Friday, 7 February, 2020 - 6:15 am

 Yesterday afternoon I landed in Kennedy Airport. The process of getting out of the terminal was unusually long, because exactly then a flight from China (and Corona-land) had landed. I arrived at the Ohel (the gravesite) of the Rebbe very close to sunset. I wanted to go in before sunset on that Wednesday, but then I saw the extremely long line, all the way to Francis Lewis Boulevard, a line that had started to form 24 hours before then.

That was the 10th of Shvat, and we were noting 70 years since the Rebbe became the head of Chabad. Thousands from all over the world had come here for one day or more in order to be with the Rebbe on this day. They were standing there with me, all of them with books in hand, all of them with white, closely-written pages in their hands. All those pages began with the letters peh and nun, the first letters of the expression pidyon nefesh (literally: soul redemption; a prayer accompanied by a donation).

I don’t know what they wrote in their pidyon nefesh, I don’t know what they were requesting and what they were reporting.
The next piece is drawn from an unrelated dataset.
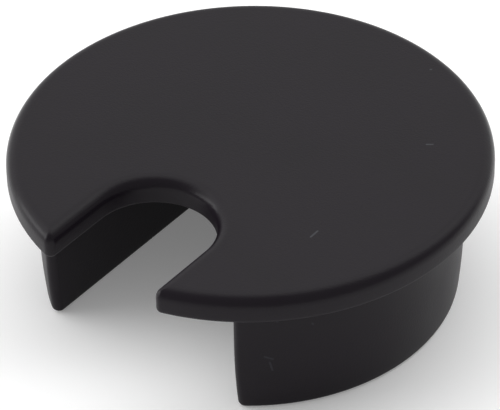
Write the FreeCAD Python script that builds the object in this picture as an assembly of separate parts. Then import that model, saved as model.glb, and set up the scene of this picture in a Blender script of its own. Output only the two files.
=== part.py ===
"""Desk grommet: a loose cover cap keyed into a flanged sleeve that lines a round hole in a desk top.

Millimetres. +Z is up. The origin is on the hole's axis, in the plane of the desk top, which is
the underside of the cover. The cable notch and the cable channel both open towards -Y.
"""

import FreeCAD
import Part
import math
import os

from FreeCAD import Vector

# Cover plate
COVER_R = 33.75
COVER_T = 4.1
RIM_ROUND = 1.85
RIM_LOWER_ROUND = 0.7
HORN_CORNER_R = 1.0

# U-shaped cable notch, cut in from the rim and ending in a half circle
NOTCH_HALF_W = 8.75
NOTCH_CENTRE_Y = -21.55

# Shelled underside of the cap
LIP_W = 1.1
SHOULDER_W = 1.8
DECK_T = 2.2
INNER_CORNER_R = 0.3

# Flange of the sleeve, nested inside the cap's lip
FLANGE_T = 1.0
FIT_GAP = 0.2

# Spigot of the sleeve: a true cylinder at the top, then a gentle lead-in taper
SPIGOT_R = 29.8
SPIGOT_DEPTH = 18.8
LAND_DEPTH = 8.0
TAPER = 0.6
WALL = 2.0
MOUTH_CORNER_R = 1.0
BOTTOM_ROUND = 0.8

# Straight-sided cable channel across the spigot, closed at the back
CHANNEL_HALF_W = 15.55
CHANNEL_BACK_CORNER_R = 1.0
CHANNEL_BACK_WALL = 2.6

# D-shaped pockets either side of the channel, and the cap's collars that plug into them
POCKET_CORNER_R = 1.2
COLLAR_WALL = 1.2
COLLAR_DEPTH = 5.0

# Underside of the cap's deck
DECK_Z = COVER_T - DECK_T

# Slack for comparing the positions of edges
TOL = 1e-6


def mirrored(point):
    """The same point on the other side of the plane X = 0."""
    return Vector(-point.x, point.y, point.z)


def arc(start, middle, end):
    return Part.Arc(start, middle, end).toShape()


def line(start, end):
    return Part.LineSegment(start, end).toShape()


def prism(wire, z_low, z_high):
    """The solid that a flat wire sweeps between two heights."""
    face = Part.Face(wire)
    face.translate(Vector(0, 0, z_low))
    return face.extrude(Vector(0, 0, z_high - z_low))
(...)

But one thing is clear to me: All of them, with no exceptions, wrote to the Rebbe that they were there in order to continue forward, to act more than they had acted until now, either inwardly or outwardly towards the world – but forward.

Because if there is something that the Lubavitcher Rebbe always says and demands it is to go forward, to do more, not to stop, not to rest, not to relax – just to continue walking.

Even then, a moment after he became the Lubavitcher Rebbe, the Rebbe did not give his new flock of chassidim a moment to breathe. Rather, he said immediately: “Now listen, Jews! In Chabad in general there was a demand that each and every person should labor on his own, and not depend on the Rebbes.”

Live fish swim against the current. Yesterday I saw thousands of live fish.